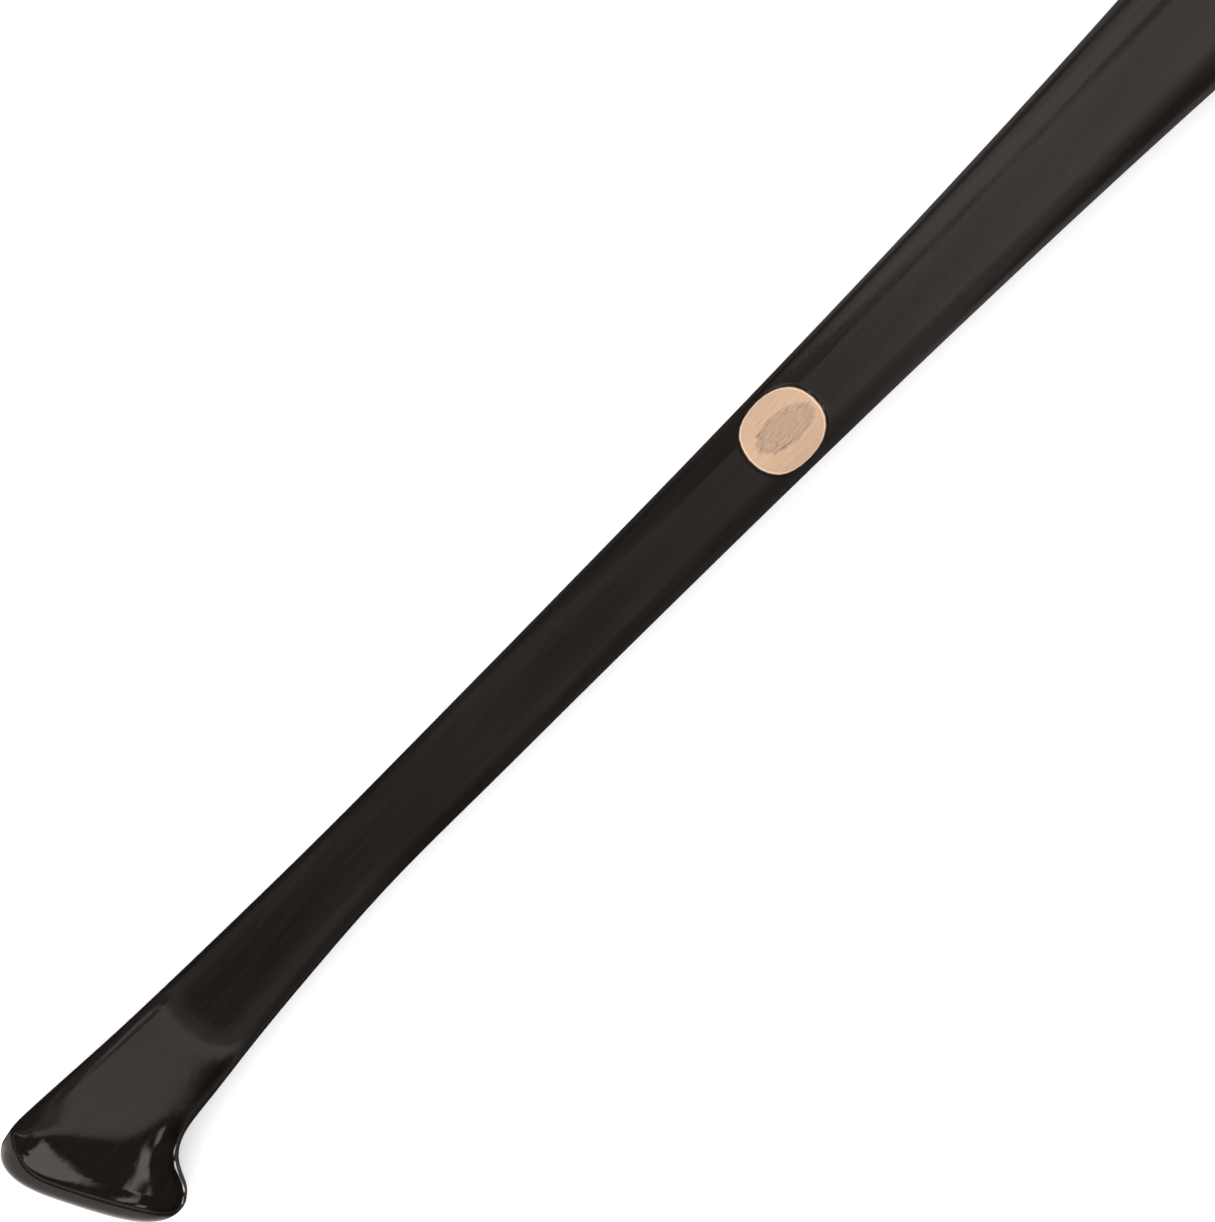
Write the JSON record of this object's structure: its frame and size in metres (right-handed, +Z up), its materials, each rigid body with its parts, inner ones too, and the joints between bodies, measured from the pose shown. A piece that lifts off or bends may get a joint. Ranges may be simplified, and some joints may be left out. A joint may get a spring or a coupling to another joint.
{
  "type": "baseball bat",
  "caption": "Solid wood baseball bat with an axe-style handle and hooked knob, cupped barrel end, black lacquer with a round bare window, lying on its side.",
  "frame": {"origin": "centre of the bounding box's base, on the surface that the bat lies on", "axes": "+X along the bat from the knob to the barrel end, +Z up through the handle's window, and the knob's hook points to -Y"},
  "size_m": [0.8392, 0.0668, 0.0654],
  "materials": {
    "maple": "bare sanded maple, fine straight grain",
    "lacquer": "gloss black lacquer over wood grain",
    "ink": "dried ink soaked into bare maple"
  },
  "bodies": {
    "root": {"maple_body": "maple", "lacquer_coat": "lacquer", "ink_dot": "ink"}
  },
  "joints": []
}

WRITTEN INSTRUCTION
Copy out all of the lines above exactly.

SOLUTION FOR THIS PROBLEM
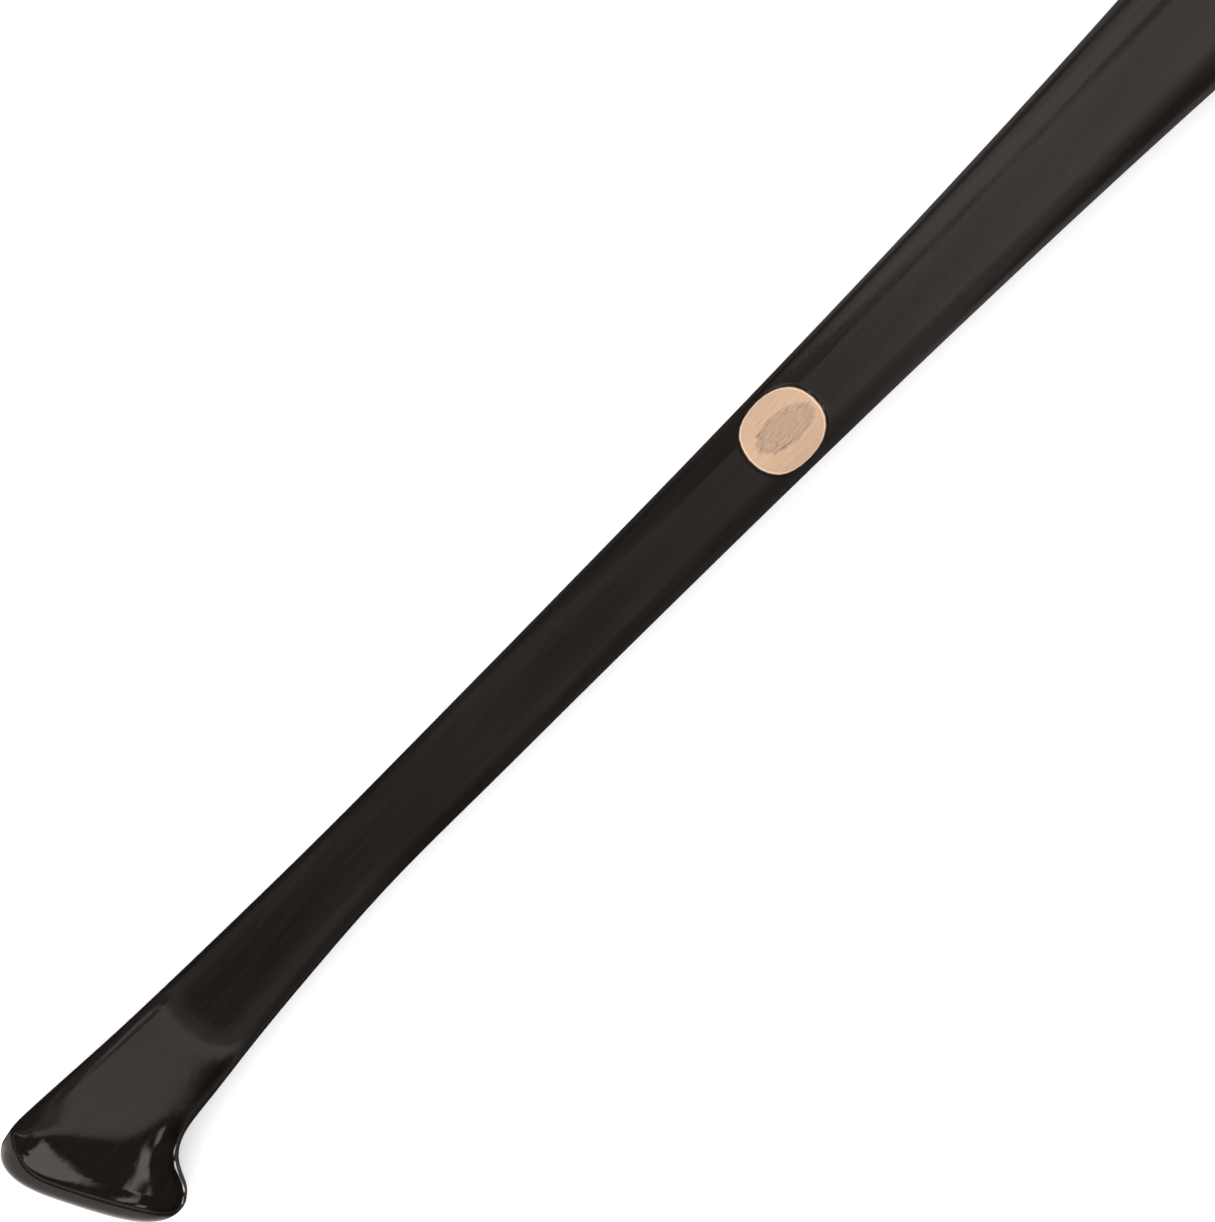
Write the JSON record of this object's structure: its frame and size in metres (right-handed, +Z up), its materials, each rigid body with its parts, inner ones too, and the joints between bodies, measured from the pose shown. A piece that lifts off or bends may get a joint. Ranges may be simplified, and some joints may be left out. A joint may get a spring or a coupling to another joint.
{
  "type": "baseball bat",
  "caption": "Solid wood baseball bat with an axe-style handle and hooked knob, cupped barrel end, black lacquer with a round bare window, lying on its side.",
  "frame": {"origin": "centre of the bounding box's base, on the surface that the bat lies on", "axes": "+X along the bat from the knob to the barrel end, +Z up through the handle's window, and the knob's hook points to -Y"},
  "size_m": [0.8392, 0.0668, 0.0654],
  "materials": {
    "maple": "bare sanded maple, fine straight grain",
    "lacquer": "gloss black lacquer over wood grain",
    "ink": "dried ink soaked into bare maple"
  },
  "bodies": {
    "root": {"maple_body": "maple", "lacquer_coat": "lacquer", "ink_dot": "ink"}
  },
  "joints": []
}